The implementation of Medicare’s 2012 Hospital Readmissions Reduction Program (HRRP), which standardizes payment penalties for excess hospital readmissions, has always been controversial since patient socioeconomic status may play a vital part in some of the variation in readmission rates. As a result, hospitals who treat a disproportionate number of poor, uneducated, or unemployed patients (called safety net institutions) tend to have higher rates of readmission.
The HRRP already has several policies in place to avoid potential inequalities in penalties, such as risk adjustment factors to account for the discrepancies with safety net institutions. Proposals to benefit these safety nets include adding socioeconomic factors to the current risk-adjustment method and calculating penalties by comparing hospitals within peer groups based on their share of low-income patients. But would this change mask potential disparities in quality of care? A recent study published in Health Affairs aimed to analyze this debate.
Data was compiled from readmission rates for acute myocardial infarction, heart failure, and pneumonia based on Medicare hospital claims for the years 2009 and 2012. Based on HRRP parameters, each index admission was then classified as having an eligible readmission or not. Patient characteristics were compiled from Medicare and hospital characteristics from submitted hospital cost reports.

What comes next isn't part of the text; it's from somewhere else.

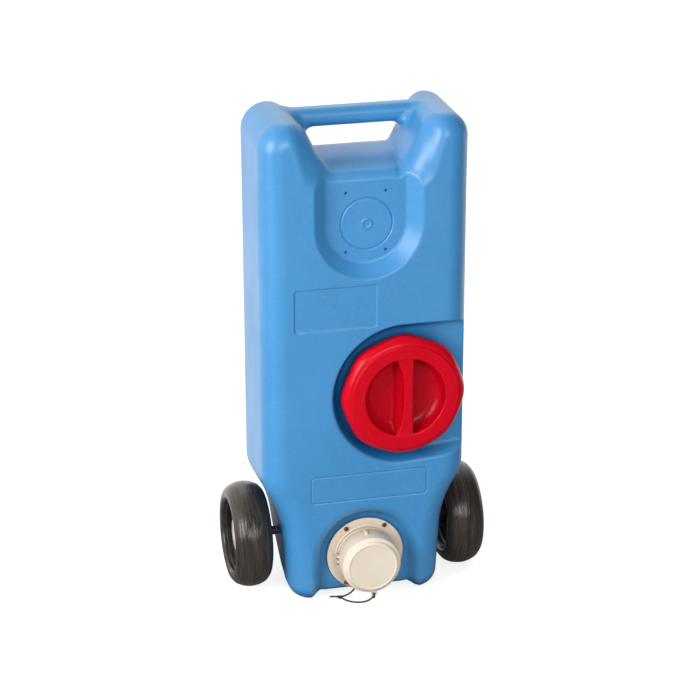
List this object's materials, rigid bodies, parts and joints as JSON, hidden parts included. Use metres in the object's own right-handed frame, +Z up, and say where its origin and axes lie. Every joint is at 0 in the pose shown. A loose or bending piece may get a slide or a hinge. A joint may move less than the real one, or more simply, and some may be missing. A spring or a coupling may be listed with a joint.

The study then compared readmissions between safety net and non-safety net hospitals.
Analysis of the data determined how much of the difference in readmission rates between the 2 types of hospitals can be explained by measurable factors like patient characteristics and how much can be explained by unmeasured factors such as hospital performance. As expected, combined readmission rates for safety net hospitals were higher than other hospitals.

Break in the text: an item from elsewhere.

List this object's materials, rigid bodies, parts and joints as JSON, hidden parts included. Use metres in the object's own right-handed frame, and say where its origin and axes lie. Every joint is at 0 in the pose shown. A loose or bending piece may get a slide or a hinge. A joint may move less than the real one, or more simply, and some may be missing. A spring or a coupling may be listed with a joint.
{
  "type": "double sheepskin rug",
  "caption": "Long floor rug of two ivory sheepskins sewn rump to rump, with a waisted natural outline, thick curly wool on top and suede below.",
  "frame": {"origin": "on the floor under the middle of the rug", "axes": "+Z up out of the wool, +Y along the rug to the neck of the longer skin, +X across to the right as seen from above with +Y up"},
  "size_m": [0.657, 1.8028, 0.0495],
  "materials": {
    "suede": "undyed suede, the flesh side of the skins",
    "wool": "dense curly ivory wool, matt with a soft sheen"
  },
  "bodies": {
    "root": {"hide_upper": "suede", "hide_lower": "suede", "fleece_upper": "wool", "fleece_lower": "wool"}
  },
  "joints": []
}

However, the predicting factors for readmission between the 2 hospital types with the greatest impact were the hospitals’ teaching and profit status, as well as discharge destination. That is, patients from safety net hospitals who were discharged to other facilities were more likely to get readmitted than those who were discharged home. This was opposite in patients from other hospitals. Interestingly, socioeconomic factors were similar in both.
Much of the remaining difference in readmission rates (approximately 40%) was attributed to unmeasured or unobserved factors, such as quality of care. Finally, the study found that safety-net hospitals have experienced only slightly higher readmission penalties under the HRRP than other hospitals have, anyway.
Together, these findings suggest that greater evaluation is needed before implementing alternatives that will factor socioeconomic status into penalty calculations for excess readmissions. Adequate indicators of socioeconomic status and the impact of these on payment must be determined. The study is an important first step in determining what needs to be done to resolve this policy debate.
“There are very good reasons to vigorously pursue the research mandate to inform continuing policy deliberations,” the study authors wrote.